Dan Auerbach and Pat Carney, the guitar-and-drums duo that make up the Black Keys, have taken another step in their musical evolution, delivering an album that’s stunning for its sheer musicality as it is for its catchiness. It’s an incredible piece of work, and it might well be the best record of the year.
That paragraph could have been written for any one of their records since their second in 2003. But this, El Camino, is their eighth, not including Auerbach’s fantastic solo Keep It Hid or the BlakRoc record. They’re recording career is only nine years old.
But here we are, in 2011, and the Black Keys, in their 1970s-style recording habit, have pumped out another collection in El Camino that works as a reminder that, right now, this band is without peers.
What’s here is a program that rolls from front to back, the only pause the slow, emotional pull of “Little Black Submarines” that, fear not, explodes into a heavy blues roar, the entire journey worthy of living with the best music Traffic ever recorded.

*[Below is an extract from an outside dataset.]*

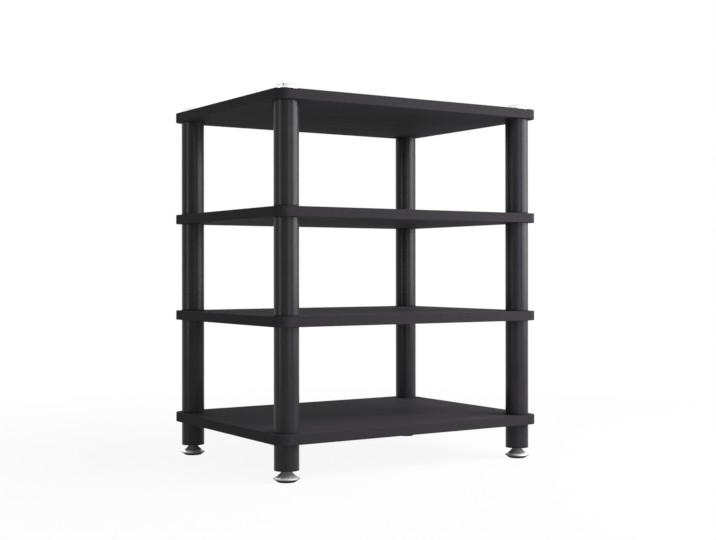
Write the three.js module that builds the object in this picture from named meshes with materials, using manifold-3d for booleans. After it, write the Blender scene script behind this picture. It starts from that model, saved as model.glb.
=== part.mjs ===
// Audio equipment rack: four shelves with rounded corners on four tube columns.
// In each column a tie rod draws cap, tubes, shelves and leg together, and a
// levelling foot screws into the leg from below.
// Millimetres, +Z up. The origin lies on the floor under the middle of the shelves,
// the front faces -Y, and the left side, seen from the front, is at -X.

import * as THREE from "three";
import { mergeVertices } from "three/addons/utils/BufferGeometryUtils.js";
import Module from "manifold-3d";

// Shelves
const shelfWidth = 600;
const shelfDepth = 460;
const shelfThickness = 19;
const shelfCornerRadius = 24;
const columnInset = 32; // from the two nearest shelf edges to a column's axis

// Clear heights, from the top down
const upperBayHeight = 191;
const middleBayHeight = 178.5;
const lowerBayHeight = 191;
const legHeight = 48; // underside of the bottom shelf to the lower end of the leg
const footHeight = 21; // lower end of the leg to the floor, foot screwed right in

// Column tubes
const tubeRadius = 23;
const tubeWall = 1.5;

// Connectors, which centre the tubes above and below a shelf
const spigotReach = 12; // into each tube
const rimHeight = 2; // the rim between a shelf and the tube that stands on it
const spigotClearance = 0.3; // round a spigot, in a tube and in a shelf hole

// Tie rod
const rodRadius = 4;
const rodClearance = 0.5; // round the rod where it only passes through
const threadClearance = 0.2; // round the rod and the spindle where they screw in
const rodEndGap = 2;
const rodCapGrip = 20; // thread held in the cap
const rodPlugGrip = 10; // thread held in the leg plug
const threadChamfer = 1;

// Top cap
const capRadius = 24;
const capRimHeight = 3;
const capHeight = 10.5;
const capFlatRadius = 15;
const slotWidth = 2.5;
const slotDepth = 5;
const slotAngle = THREE.MathUtils.degToRad(49);

// Leg plug
const plugHeadroom = 4; // between the leg plug and the spigot above it

// Levelling foot
const padRadius = 17; // where it stands on the floor
const padHeight = 5.4;
const padChamfer = 0.6;
const baseRadius = 24.2; // at the rim, the widest place of the saucer
const baseHeight = 4.15;
const baseOverhang = 0.6; // of the rim past the top of the pad
const baseRimHeight = 0.5;
const baseTopRadius = 17; // of the flat that the cone turns over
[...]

And that’s the crux of this record. Where the previous Brothers was the Black Keys’ updated ode to the best of R&B, El Camino is their version of the classic rock that would’ve once pumped out of a wood-paneled van in a high school parking lot. And like their rhythm and blues music, their riffs and lyrics never feel wooden or cheesy. This record plays like the best compilation of the 1970s that’s ever been recorded, filtered through a reverb-heavy amp and spit out in 2011.

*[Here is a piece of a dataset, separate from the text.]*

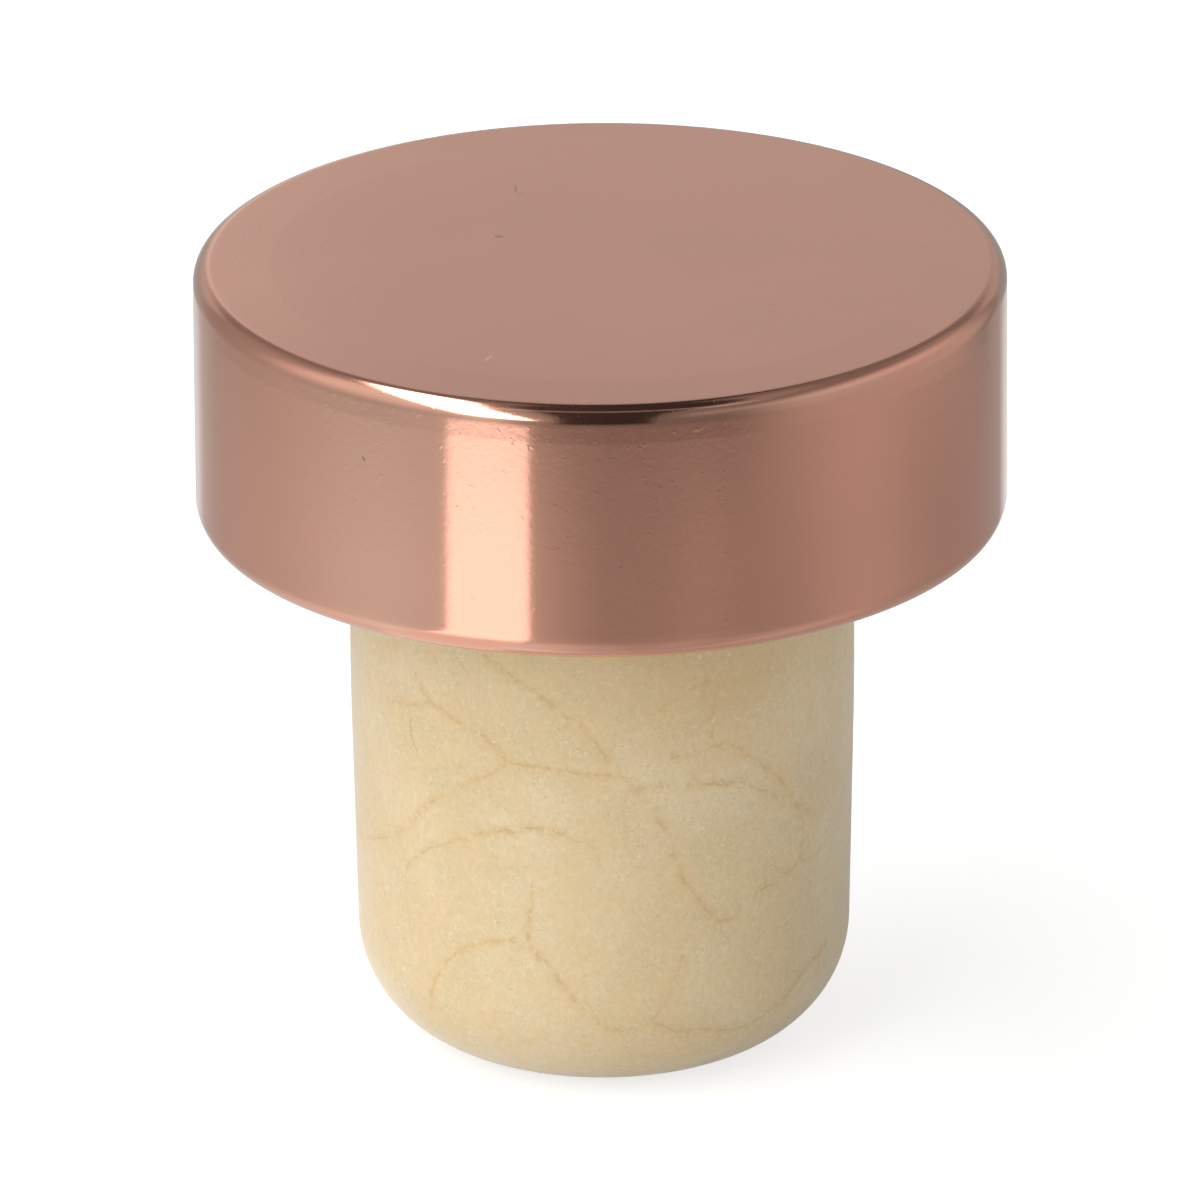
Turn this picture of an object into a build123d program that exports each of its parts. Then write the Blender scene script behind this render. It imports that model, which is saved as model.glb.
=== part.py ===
"""A bar-top cork lid: a metal-skinned head on a marbled cork shank.

The head is a ribbed plastic moulding in a cup drawn from sheet metal. The cup's lower edge is
rolled in under the moulding. The moulding's hollow, barbed spigot is glued into the shank.

Sizes are in millimetres. The origin is the middle of the shank's flat lower end, and +Z goes up
the axis. The seat is the level at which the head comes down on the mouth of a bottle.
"""

import os

from build123d import *

os.makedirs("parts", exist_ok=True)

# Cap shell, the cup drawn from sheet
cap_diameter = 30.0
cap_height = 9.95
sheet = 0.45
top_rounding = 0.7  # outside of the bend into the flat top
lip_rounding = 0.9  # outside of the bend into the rolled lip
lip_width = 1.9  # from the cup's side in to the sheet's cut edge

# Cork shank
shank_diameter = 18.7
shank_length = 20.35  # from the flat end up to the seat
straight_length = 6.7  # the stretch below the seat that has no taper
tip_diameter = 18.1  # where the tapered side would meet the flat end
tip_rounding = 4.4
recess_depth = 0.5  # how far the shank's top stands in the head
socket_chamfer = 0.6

# Head insert, the moulding
seat_thickness = 1.8  # the moulding's floor, above the seat
rim_wall = 1.2
rib_count = 8
rib_thickness = 1.0
rib_drop = 0.4  # from the rim's top down to the ribs
pocket_corner = 0.6
draft = 1.0  # degrees

# Spigot of the head insert
spigot_diameter = 7.0
spigot_length = 11.0  # below the seat
spigot_floor = 1.3
tip_chamfer = 0.5
root_chamfer = 0.4  # where the spigot leaves the head
core_diameter = 4.2  # of the hollow, at its closed end
barb_count = 3
barb_height = 0.25
barb_length = 1.2
barb_pitch = 2.6
barb_drop = 3.0  # from the seat to the first barb's shoulder

# Clearances, on each side
skin_gap = 0.05  # between the cup and the moulding
fit_gap = 0.05  # between the shank and its recess in the head
glue_gap = 0.1  # between the barbs and the socket
end_gap = 0.4  # below the spigot's tip

# Radii
cap_radius = cap_diameter / 2
lip_radius = cap_radius - lip_width
insert_radius = cap_radius - sheet - skin_gap
shoulder_radius = lip_radius - skin_gap
rim_inner_radius = insert_radius - rim_wall
shank_radius = shank_diameter / 2
recess_radius = shank_radius + fit_gap
spigot_radius = spigot_diameter / 2
barb_radius = spigot_radius + barb_height
socket_radius = barb_radius + glue_gap

# Levels
seat_z = shank_length
cap_top_z = seat_z + cap_height
insert_top_z = cap_top_z - sheet - skin_gap
rib_top_z = insert_top_z - rib_drop
pocket_floor_z = seat_z + seat_thickness
shoulder_z = seat_z + sheet
recess_z = seat_z + recess_depth
spigot_tip_z = seat_z - spigot_length
core_floor_z = spigot_tip_z + spigot_floor
socket_floor_z = spigot_tip_z - end_gap


# Cap shell: one thickness of sheet from the middle of the top round to the cut edge
with BuildPart() as cap_shell:
    with BuildSketch(Plane.XZ):
        with BuildLine():
            FilletPolyline(
                (0, cap_top_z),
                (cap_radius, cap_top_z),
                (cap_radius, seat_z),
                (lip_radius, seat_z),
                radius=[top_rounding, lip_rounding],
            )
            offset(amount=sheet, side=Side.RIGHT)
        make_face()
    revolve(axis=Axis.Z)
cap_shell.part.label = "cap_shell"


# The spigot's side from its tip up, each barb a slope below and a shoulder above
spigot_side = []
for number in reversed(range(barb_count)):
    shoulder = seat_z - barb_drop - number * barb_pitch
    spigot_side.append((spigot_radius, shoulder - barb_length))
    spigot_side.append((barb_radius, shoulder))
    spigot_side.append((spigot_radius, shoulder))


# Head insert: a round moulding, hollowed between its ribs and down its spigot
with BuildPart() as head_insert:
    with BuildSketch(Plane.XZ) as moulding:
        with BuildLine():
            Polyline(
                (0, spigot_tip_z),
                (spigot_radius, spigot_tip_z),
                *spigot_side,
                (spigot_radius, recess_z),
                (recess_radius, recess_z),
                (recess_radius, seat_z),
                (shoulder_radius, seat_z),
                (shoulder_radius, shoulder_z),
                (insert_radius, shoulder_z),
                (insert_radius, insert_top_z),
                (0, insert_top_z),
                close=True,
            )
        make_face()
        top_corner = moulding.vertices().sort_by_distance((insert_radius, insert_top_z))[0]
        chamfer(top_corner, length=top_rounding)
        lip_corner = moulding.vertices().sort_by_distance((insert_radius, shoulder_z))[0]
        chamfer(lip_corner, length=lip_rounding)
        root_corner = moulding.vertices().sort_by_distance((spigot_radius, recess_z))[0]
        chamfer(root_corner, length=root_chamfer)
        tip_corner = moulding.vertices().sort_by_distance((spigot_radius, spigot_tip_z))[0]
        chamfer(tip_corner, length=tip_chamfer)
    revolve(axis=Axis.Z)

    # Inside the rim the top is cut down to the level of the ribs
    with BuildSketch(Plane.XY.offset(rib_top_z)):
        Circle(rim_inner_radius)
    extrude(amount=rib_drop, mode=Mode.SUBTRACT)

    # Pockets between the ribs, with rounded corners and the mould's draft
    with BuildSketch(Plane.XY.offset(rib_top_z)) as pockets:
        Circle(rim_inner_radius)
        Circle(spigot_radius, mode=Mode.SUBTRACT)
        with PolarLocations(rim_inner_radius / 2, rib_count):
            Rectangle(rim_inner_radius, rib_thickness, mode=Mode.SUBTRACT)
        fillet(pockets.vertices(), radius=pocket_corner)
    extrude(amount=pocket_floor_z - rib_top_z, taper=draft, mode=Mode.SUBTRACT)

    # The hollow down the spigot, which opens upward with the same draft
    with BuildSketch(Plane.XY.offset(core_floor_z)):
        Circle(core_diameter / 2)
    extrude(amount=rib_top_z - core_floor_z, taper=-draft, mode=Mode.SUBTRACT)
head_insert.part.label = "head_insert"


# Cork shank: straight below the seat, then tapered to a large rounding and a small flat end
with BuildPart() as cork_shank:
    with BuildSketch(Plane.XZ) as cork:
        with BuildLine():
            Polyline(
                (0, 0),
                (tip_diameter / 2, 0),
                (shank_radius, seat_z - straight_length),
                (shank_radius, recess_z),
                (0, recess_z),
                close=True,
            )
        make_face()
        end_corner = cork.vertices().sort_by_distance((tip_diameter / 2, 0))[0]
        fillet(end_corner, radius=tip_rounding)
        top_corner = cork.vertices().sort_by_distance((shank_radius, recess_z))[0]
        chamfer(top_corner, length=recess_depth)
    revolve(axis=Axis.Z)

    # Blind socket for the spigot, with a bevelled mouth that clears the spigot's root
    with Locations((0, 0, recess_z)):
        Hole(radius=socket_radius, depth=recess_z - socket_floor_z)
    mouth = cork_shank.edges().group_by(Axis.Z)[-1].sort_by(SortBy.RADIUS)[0]
    chamfer(mouth, length=socket_chamfer)
cork_shank.part.label = "cork_shank"


export_step(cap_shell.part, "parts/cap_shell.step")
export_step(head_insert.part, "parts/head_insert.step")
export_step(cork_shank.part, "parts/cork_shank.step")
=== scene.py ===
"""A cork lid in a small photo studio.

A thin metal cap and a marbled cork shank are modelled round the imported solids, and the hidden
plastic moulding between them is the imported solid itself. The studio has a pale floor, soft
light and a camera at the angle of the photograph.
"""

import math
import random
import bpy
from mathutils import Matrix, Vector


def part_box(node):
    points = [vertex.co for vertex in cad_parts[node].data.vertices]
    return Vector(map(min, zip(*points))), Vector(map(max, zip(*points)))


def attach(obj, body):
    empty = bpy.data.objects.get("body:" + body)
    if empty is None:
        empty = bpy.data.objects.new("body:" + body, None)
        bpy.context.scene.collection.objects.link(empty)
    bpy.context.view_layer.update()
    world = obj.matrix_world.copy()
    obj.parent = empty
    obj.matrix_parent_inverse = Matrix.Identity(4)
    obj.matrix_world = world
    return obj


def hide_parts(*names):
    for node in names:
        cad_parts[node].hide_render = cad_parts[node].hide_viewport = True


bl_info = {
    "name": "Cork lid",
    "version": (1, 0, 0),
    "blender": (4, 5, 0),
    "location": "3D View > Sidebar > Cork Lid",
    "description": "Models a metal-capped cork lid and the studio that it stands in",
    "category": "Add Mesh",
}

import bmesh
import bpy
from bpy.props import FloatProperty, FloatVectorProperty, IntProperty, PointerProperty
from bpy.types import Operator, Panel, PropertyGroup
from mathutils import Matrix, Vector

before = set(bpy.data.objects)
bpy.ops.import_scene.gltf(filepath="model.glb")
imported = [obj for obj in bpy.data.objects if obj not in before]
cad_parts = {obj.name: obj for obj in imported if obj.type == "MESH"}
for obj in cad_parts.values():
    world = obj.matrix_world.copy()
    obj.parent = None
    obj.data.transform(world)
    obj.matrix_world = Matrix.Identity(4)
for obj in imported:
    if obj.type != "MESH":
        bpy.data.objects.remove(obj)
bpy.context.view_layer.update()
CAP_LOW, CAP_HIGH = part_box("cap_shell")
SHANK_LOW, SHANK_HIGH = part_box("cork_shank")

MM = 0.001
VEIN_RADIUS = SHANK_HIGH.x  # radius at which the veins are laid out


# Settings


def length(name, description, default):
    """A size in metres that the sidebar shows in the scene's unit."""
    return FloatProperty(
        name=name, description=description, default=default, min=0.0, precision=5,
        unit="LENGTH", subtype="DISTANCE",
    )


def share(name, description, default):
    """A number from 0 to 1."""
    return FloatProperty(
        name=name, description=description, default=default, min=0.0, max=1.0, subtype="FACTOR"
    )


def colour(name, description, default):
    """A linear colour."""
    return FloatVectorProperty(
        name=name, description=description, default=default, size=3, min=0.0, max=1.0,
        subtype="COLOR",
    )


def count(name, description, default):
    """A whole number."""
    return IntProperty(name=name, description=description, default=default, min=1)


class CapSettings(PropertyGroup):
    """Sizes and finish of the metal cap"""

    radius: length("Radius", "Outside radius of the cap", CAP_HIGH.x)
    top: length("Top", "Height of the flat top above the table", CAP_HIGH.z)
    seat: length("Seat", "Height of the cap's lower edge above the table", CAP_LOW.z)
    sheet: length("Sheet", "Thickness of the sheet", 0.45 * MM)
    top_rounding: length("Top rounding", "Radius of the bend into the top", 0.62 * MM)
    lip_rounding: length("Lip rounding", "Radius of the bend into the rolled lip", 0.9 * MM)
    lip_width: length("Lip width", "From the cap's side in to the sheet's cut edge", 1.9 * MM)
    ease_height: length("Ease height", "Stretch of the side below the top that leans in", 1.0 * MM)
    ease_lean: length("Ease lean", "How far the side leans in at the top", 0.024 * MM)
    crown_radius: length("Crown radius", "Radius at which the flat top starts to fall", 13.2 * MM)
    crown_fall: FloatProperty(
        name="Crown fall", description="Slope of the top just inside its bend",
        default=math.radians(1.4), subtype="ANGLE", unit="ROTATION",
    )
    steps: count("Steps", "Steps round the cap", 320)
    metal: colour("Metal", "Colour of the metal seen straight on", (0.79, 0.372, 0.257))
    roughness: share("Roughness", "Roughness of the metal", 0.10)
    coat: share("Lacquer", "Weight of the clear lacquer", 0.85)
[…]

It’s in keeping with their growth as a band, transitioning from hardcore blues recorded in basements into a more mature sound that’s kept Junior Kimbrough in the roots while pushing forward. On this record, they’ve made a natural step that it seemed as though they’ve avoided for a few years now — straight-ahead rock ‘n’ roll.
Hearing these two tackle such a tried and true musical structure is nothing short of a thrill. Through their detours into R&B with Latin twinges in recent years, they’ve stocked up their chops and riffs, and these songs just tumble out with a groove that can’t be faked.
On this record, there are the inevitable big singles, songs like “Lonely Boy” and “Run Right Back” that serve as the karmic opposite to the Top 40 nonsense that’s typically wrapped with the dreaded “hook” label. Catchy music can move beyond the banal, and the Black Keys prove it again here.
But real rock ‘n’ roll works beyond the singles, and what makes El Camino are the songs that aren’t obvious choices for hockey games and weddings. The heavy stomp of “Money Maker” is enough to make even the most casual listener stop and give notice. “Dead and Gone” keeps the thrill of “Lonely Boy” moving on the album. And “Mind Eraser” blows the whole thing out in an old-fashioned freakout. Even when it ends, it never ends.
It’s a testament to creativity, talent and craft, elements that seem to come naturally to Carney and Auerbach. The deeper the listener dives into this music, the harder it becomes to walk away from it. “It.” The magical “it” that talent scouts spend their lives trying to find, scouring the country and forcing what might be there down the throats of the public.
With the Black Keys, nothing is forced. Talent, genius, humor, taste, whatever “it” is, Carney and Auerbach have got it in spades, and it flows.
So stop. You haven’t heard this one before. Turn it up, and get ready to dance.